What the exercise asks:
Copy out exactly the lines from the first line of the material below through the line containing "return abs(ends[0].x - ends[1].x)", and nothing beyond them.

-----

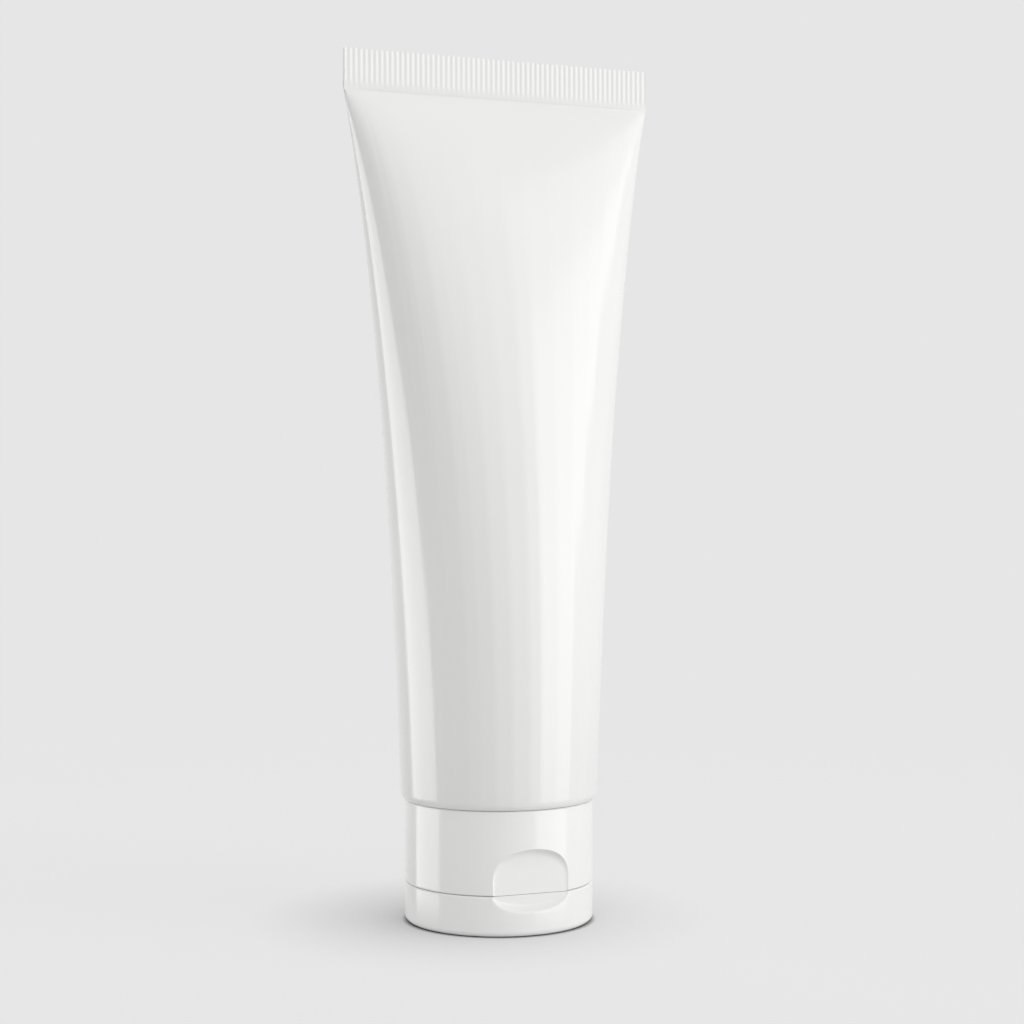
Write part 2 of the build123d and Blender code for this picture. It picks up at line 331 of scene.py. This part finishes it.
# One pitch of the crimp is a plate with a plain foot, whose upper part swings to the
# front and back. An array lays the pitches side by side.
seal_plain_band = 0.9 * MM
seal_root = 1.1 * MM
seal_root_inset = 0.35 * MM
crease_lip = 0.06 * MM
root_share = 0.72
rib_count = 61
rib_depth = 0.055 * MM
rib_fade = 0.25 * MM
rib_cuts = 7
row_merge = 0.01 * MM
end_facing = 0.9

seal_half_width = sleeve_high.x
rib_pitch = 2 * seal_half_width / rib_count
seal_foot = crease_z - seal_root
seal_plain_top = crease_z + seal_plain_band


def pick(piece, kind, wanted):
    """Leaves a piece in edit mode with only the wanted edges or faces selected."""
    bpy.ops.object.mode_set(mode="EDIT")
    bpy.ops.mesh.select_mode(type=kind)
    bpy.ops.mesh.select_all(action="DESELECT")
    bpy.ops.object.mode_set(mode="OBJECT")
    elements = piece.data.edges if kind == "EDGE" else piece.data.polygons
    for element in elements:
        element.select = wanted(element)
    bpy.ops.object.mode_set(mode="EDIT")


def runs_along_row(edge):
    """Whether an edge of the crimp's plate runs from one side of the pitch to the other."""
    ends = [crimp.data.vertices[index].co for index in edge.vertices]
    return abs(ends[0].x - ends[1].x) > rib_pitch / 2


fresh_start()
bpy.ops.mesh.primitive_cube_add(
    size=1,
    location=(rib_pitch / 2 - seal_half_width, 0, (seal_foot + sleeve_high.z) / 2),
    scale=(rib_pitch, 2 * seal_half, sleeve_high.z - seal_foot),
)
bpy.ops.object.transform_apply(location=True, rotation=True, scale=True)
crimp = bpy.context.object
crimp.name = "crimp"
pick(crimp, "EDGE", runs_along_row)
bpy.ops.mesh.subdivide(number_cuts=rib_cuts)
for level in (crease_z - crease_lip, crease_z, seal_plain_top, seal_plain_top + rib_fade):
    bpy.ops.mesh.select_all(action="SELECT")
    bpy.ops.mesh.bisect(plane_co=(0, 0, level), plane_no=(0, 0, 1))
bpy.ops.object.mode_set(mode="OBJECT")
for vertex in crimp.data.vertices:
    if vertex.co.z > seal_plain_top + rib_fade / 2:
        phase = (vertex.co.x + seal_half_width) / rib_pitch * math.tau
        vertex.co.y -= rib_depth / 2 * math.cos(phase)
    elif vertex.co.z < crease_z - crease_lip / 2:
        vertex.co.y *= root_share
pick(crimp, "FACE", lambda face: abs(face.normal.x) > end_facing)
bpy.ops.mesh.delete(type="FACE")
bpy.ops.object.mode_set(mode="OBJECT")
row = crimp.modifiers.new("row", "ARRAY")
row.count = rib_count
row.use_relative_offset = False
row.use_constant_offset = True
row.constant_offset_displace = (rib_pitch, 0, 0)
row.use_merge_vertices = True
row.merge_threshold = row_merge
bpy.ops.object.modifier_apply(modifier="row")

# The row's two open ends are filled, and its foot is drawn in, so that it lies inside
# the sleeve where the two are welded.
bpy.ops.object.mode_set(mode="EDIT")
bpy.ops.mesh.select_mode(type="VERT")
bpy.ops.mesh.select_all(action="SELECT")
bpy.ops.mesh.remove_doubles(threshold=row_merge)
bpy.ops.mesh.select_all(action="DESELECT")
bpy.ops.mesh.select_non_manifold()
bpy.ops.mesh.edge_face_add()
bpy.ops.mesh.select_all(action="SELECT")
bpy.ops.mesh.normals_make_consistent(inside=False)
bpy.ops.object.mode_set(mode="OBJECT")
root_half_width = sleeve_section(1 - seal_root / loft_length)[0] - seal_root_inset
for vertex in crimp.data.vertices:
    if vertex.co.z < crease_z - seal_root / 2:
        vertex.co.x *= root_half_width / seal_half_width

# The weld leaves slivers along its seam, which are merged away.
weld_merge = 0.003 * MM
weld_sliver = 0.001 * MM
fresh_start()
sleeve.select_set(True)
bpy.context.view_layer.objects.active = sleeve
weld = sleeve.modifiers.new("weld", "BOOLEAN")
weld.operation = "UNION"
weld.solver = "EXACT"
weld.object = crimp
bpy.ops.object.modifier_apply(modifier="weld")
bpy.data.objects.remove(crimp)
bpy.ops.object.mode_set(mode="EDIT")
bpy.ops.mesh.select_all(action="SELECT")
bpy.ops.mesh.remove_doubles(threshold=weld_merge)
bpy.ops.mesh.dissolve_degenerate(threshold=weld_sliver)
bpy.ops.object.mode_set(mode="OBJECT")
bpy.ops.object.shade_smooth_by_angle(angle=smooth_angle)

sleeve_plastic = plastic(
    "sleeve_plastic", (0.805, 0.807, 0.797), (0.785, 0.787, 0.775), 0.008 * MM, 0.13, 0.18
)
dress(sleeve, sleeve_plastic)
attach(sleeve, "root")
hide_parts("tube_sleeve")


# Cream
# About 65 ml of smooth pale pink cream fills the sleeve up to the crimp and the neck
# down to its orifice. Its slightly domed end only shows up the nozzle's bore.

fill_clearance = 0.1 * MM
shoulder_thickness = 1.4 * MM
neck_bore_radius = 6.0 * MM
dome_tip_radius = 0.3 * MM
dome_height = 0.5 * MM
first_ring_rise = 0.5 * MM
cream_rings = 40

cream_low, cream_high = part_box("cream_fill")
cream_inset = sleeve_wall + fill_clearance
cream_top = (cream_high.z - loft_start) / loft_length
cream_floor = tube_end + sleeve_wall + shoulder_thickness + fill_clearance
throat_radius = neck_bore_radius - fill_clearance
body_radius = tube_radius - cream_inset

# The domed end comes first, then the throat, the ledge on the shoulder and the body.
stack = RingStack(dome_tip_radius, dome_tip_radius, cream_low.z)
for index in range(1, corner_rings + 1):
    reach = index / corner_rings
    stack.round_ring(throat_radius * reach, cream_low.z + dome_height * reach**2)
stack.round_ring(throat_radius, cream_floor)
stack.round_ring(body_radius, cream_floor)
for index in range(cream_rings + 1):
    share = cream_top * crowded(index / cream_rings)
    z = loft_start + share * loft_length
    if z > cream_floor + first_ring_rise:
        half_width, half_depth, _ = sleeve_section(share)
        stack.ring(half_width - cream_inset, half_depth - cream_inset, z)
cream = stack.finish("cream")
fill_flanks(cream, (cream_inset,))
bpy.ops.object.shade_smooth_by_angle(angle=smooth_angle)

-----

Solution to this task:
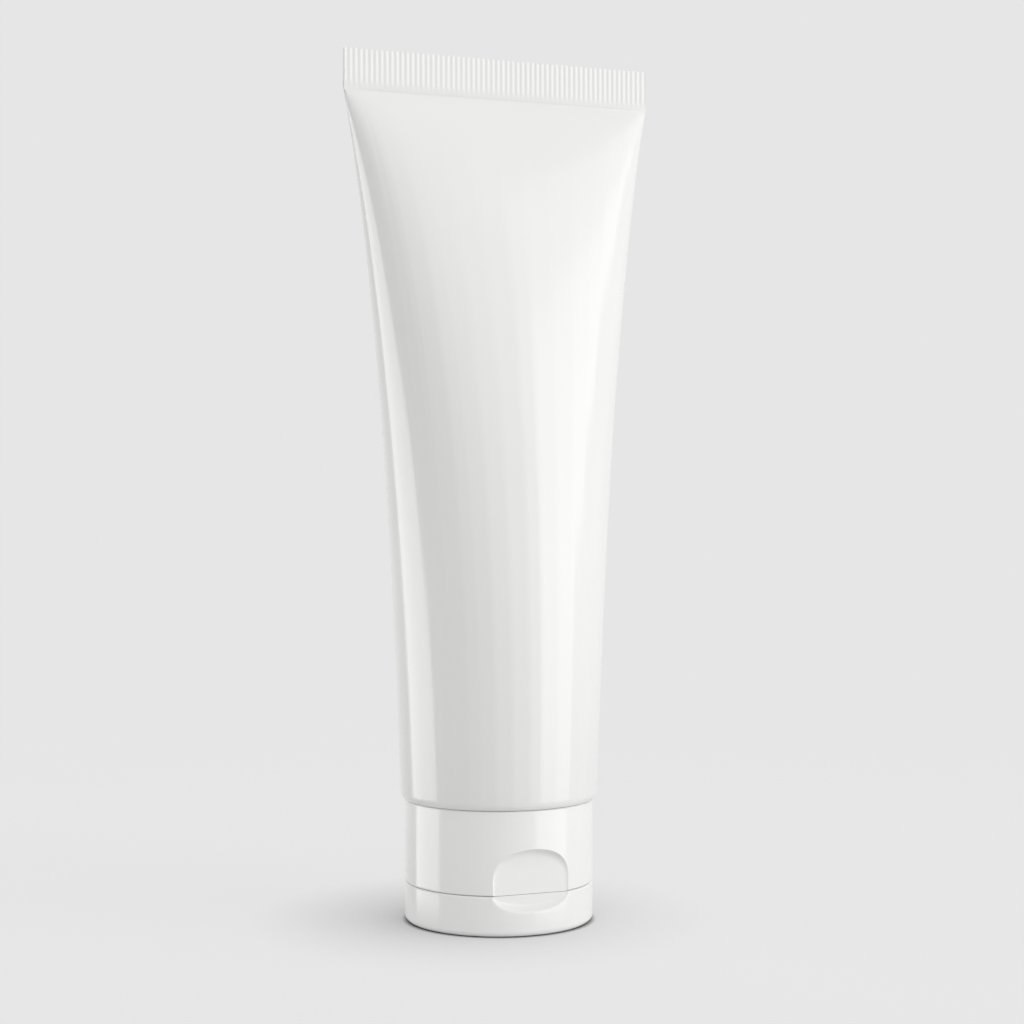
Write part 2 of the build123d and Blender code for this picture. It picks up at line 331 of scene.py. This part finishes it.
# One pitch of the crimp is a plate with a plain foot, whose upper part swings to the
# front and back. An array lays the pitches side by side.
seal_plain_band = 0.9 * MM
seal_root = 1.1 * MM
seal_root_inset = 0.35 * MM
crease_lip = 0.06 * MM
root_share = 0.72
rib_count = 61
rib_depth = 0.055 * MM
rib_fade = 0.25 * MM
rib_cuts = 7
row_merge = 0.01 * MM
end_facing = 0.9

seal_half_width = sleeve_high.x
rib_pitch = 2 * seal_half_width / rib_count
seal_foot = crease_z - seal_root
seal_plain_top = crease_z + seal_plain_band


def pick(piece, kind, wanted):
    """Leaves a piece in edit mode with only the wanted edges or faces selected."""
    bpy.ops.object.mode_set(mode="EDIT")
    bpy.ops.mesh.select_mode(type=kind)
    bpy.ops.mesh.select_all(action="DESELECT")
    bpy.ops.object.mode_set(mode="OBJECT")
    elements = piece.data.edges if kind == "EDGE" else piece.data.polygons
    for element in elements:
        element.select = wanted(element)
    bpy.ops.object.mode_set(mode="EDIT")


def runs_along_row(edge):
    """Whether an edge of the crimp's plate runs from one side of the pitch to the other."""
    ends = [crimp.data.vertices[index].co for index in edge.vertices]
    return abs(ends[0].x - ends[1].x) > rib_pitch / 2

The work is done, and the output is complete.